All the data should come back exactly as it was given.
▼
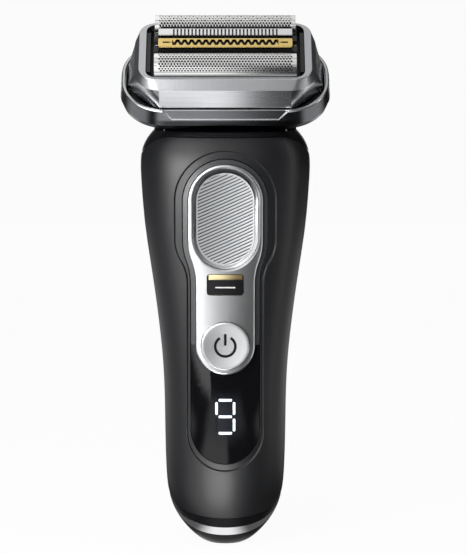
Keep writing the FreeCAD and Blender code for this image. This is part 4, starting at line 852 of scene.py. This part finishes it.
def studio_world():
    """White behind the shaver; a dim room in front of it, dimmest on the right."""
    world = bpy.data.worlds.new("studio_world")
    bpy.context.scene.world = world
    world.use_nodes = True
    f = Studio(world.node_tree)
    x, y, z = f.split(f.node("ShaderNodeTexCoord", output="Generated"))
    behind = y.ramp(0.93, 0.985)
    room = (1 - x.ramp(-0.8, 0.3)) * 0.05 + z.ramp(0.2, 0.9) * 0.1 + 0.02
    straight, sent = f.seen()
    soft = behind * 0.25 + 0.2
    mirrored = room + behind * (0.9 - room)
    lit = world.node_tree.nodes["Background"]
    lit.inputs["Color"].default_value = (1, 1, 1, 1)
    strength = straight + sent * mirrored + (1 - straight - sent) * soft
    world.node_tree.links.new(strength.socket, lit.inputs["Strength"])


def camera():
    """Long lens, a little above the shaver's middle."""
    target, distance, rise = Vector((0, 0.0028, 0.085)), 0.8, math.radians(8)
    back = Vector((0, -math.cos(rise), math.sin(rise)))
    data = bpy.data.cameras.new("camera")
    data.sensor_width = 36
    data.lens = 160.8
    data.shift_x, data.shift_y = 0.0139, 0.0061
    lens = bpy.data.objects.new("camera", data)
    bpy.context.collection.objects.link(lens)
    lens.location = target + back * distance
    lens.rotation_euler = back.to_track_quat("Z", "Y").to_euler()
    bpy.context.scene.camera = lens


studio_floor()
studio_card("floor_card", centre=(0, 0.065, 0.0005), width=0.9, depth=0.87, glow=floor_glow)
studio_card("ceiling_card", centre=(0, 0.1, 0.5), width=0.9, depth=0.7, glow=ceiling_glow)
studio_card("panel_card", centre=(0, -0.3, 0.07), width=0.32, depth=0.09, glow=panel_glow, upright=True)
studio_world()
softbox("key", azimuth=36, reach=0.6, low=-0.25, high=0.75, width=0.48, radiance=2.8)
softbox("right_strip", azimuth=-75, reach=0.6, low=-0.2, high=0.6, width=0.12, radiance=2.4)
softbox("front_high", azimuth=4, reach=0.6, low=0.28, high=0.95, width=0.5, radiance=0.8)
softbox("rear", azimuth=180, reach=0.9, low=0.05, high=0.7, width=0.4, radiance=1.0)
foil_light = lamp("foil_light", (0, -0.16, 0.152), facing=(0, 1, 0), width=0.12, height=0.05, radiance=0.8)
foil_light.visible_diffuse = False
foot_light = lamp("foot_light", (-0.01, -0.076, 0.003), facing=(0, 0.94, 0.34), width=0.034, height=0.012,
                  radiance=5.5)
foot_light.visible_diffuse = False
foot_light.data.spread = math.radians(70)
lamp("shoulder_light", (-0.073, -0.115, 0.104), facing=(0.5, 0.85, 0.15), width=0.06, height=0.04,
     radiance=15.0)
overhead = lamp("overhead", (0, -0.03, 0.8), facing=(0, 0, -1), width=0.5, height=0.3, radiance=2.2)
overhead.visible_glossy = False
camera()
bpy.context.scene.view_settings.view_transform = "Standard"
▲
• _Result of this task_:
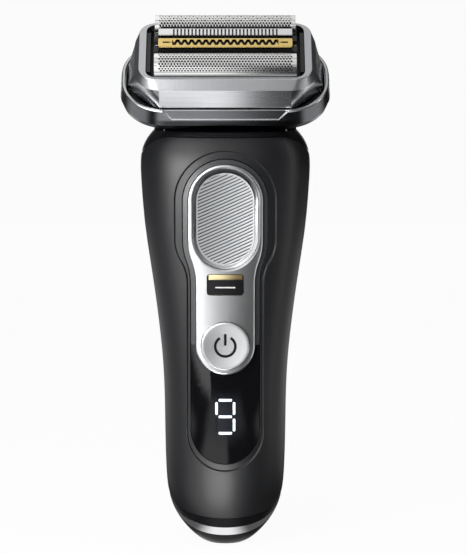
Keep writing the FreeCAD and Blender code for this image. This is part 4, starting at line 852 of scene.py. This part finishes it.
def studio_world():
    """White behind the shaver; a dim room in front of it, dimmest on the right."""
    world = bpy.data.worlds.new("studio_world")
    bpy.context.scene.world = world
    world.use_nodes = True
    f = Studio(world.node_tree)
    x, y, z = f.split(f.node("ShaderNodeTexCoord", output="Generated"))
    behind = y.ramp(0.93, 0.985)
    room = (1 - x.ramp(-0.8, 0.3)) * 0.05 + z.ramp(0.2, 0.9) * 0.1 + 0.02
    straight, sent = f.seen()
    soft = behind * 0.25 + 0.2
    mirrored = room + behind * (0.9 - room)
    lit = world.node_tree.nodes["Background"]
    lit.inputs["Color"].default_value = (1, 1, 1, 1)
    strength = straight + sent * mirrored + (1 - straight - sent) * soft
    world.node_tree.links.new(strength.socket, lit.inputs["Strength"])


def camera():
    """Long lens, a little above the shaver's middle."""
    target, distance, rise = Vector((0, 0.0028, 0.085)), 0.8, math.radians(8)
    back = Vector((0, -math.cos(rise), math.sin(rise)))
    data = bpy.data.cameras.new("camera")
    data.sensor_width = 36
    data.lens = 160.8
    data.shift_x, data.shift_y = 0.0139, 0.0061
    lens = bpy.data.objects.new("camera", data)
    bpy.context.collection.objects.link(lens)
    lens.location = target + back * distance
    lens.rotation_euler = back.to_track_quat("Z", "Y").to_euler()
    bpy.context.scene.camera = lens


studio_floor()
studio_card("floor_card", centre=(0, 0.065, 0.0005), width=0.9, depth=0.87, glow=floor_glow)
studio_card("ceiling_card", centre=(0, 0.1, 0.5), width=0.9, depth=0.7, glow=ceiling_glow)
studio_card("panel_card", centre=(0, -0.3, 0.07), width=0.32, depth=0.09, glow=panel_glow, upright=True)
studio_world()
softbox("key", azimuth=36, reach=0.6, low=-0.25, high=0.75, width=0.48, radiance=2.8)
softbox("right_strip", azimuth=-75, reach=0.6, low=-0.2, high=0.6, width=0.12, radiance=2.4)
softbox("front_high", azimuth=4, reach=0.6, low=0.28, high=0.95, width=0.5, radiance=0.8)
softbox("rear", azimuth=180, reach=0.9, low=0.05, high=0.7, width=0.4, radiance=1.0)
foil_light = lamp("foil_light", (0, -0.16, 0.152), facing=(0, 1, 0), width=0.12, height=0.05, radiance=0.8)
foil_light.visible_diffuse = False
foot_light = lamp("foot_light", (-0.01, -0.076, 0.003), facing=(0, 0.94, 0.34), width=0.034, height=0.012,
                  radiance=5.5)
foot_light.visible_diffuse = False
foot_light.data.spread = math.radians(70)
lamp("shoulder_light", (-0.073, -0.115, 0.104), facing=(0.5, 0.85, 0.15), width=0.06, height=0.04,
     radiance=15.0)
overhead = lamp("overhead", (0, -0.03, 0.8), facing=(0, 0, -1), width=0.5, height=0.3, radiance=2.2)
overhead.visible_glossy = False
camera()
bpy.context.scene.view_settings.view_transform = "Standard"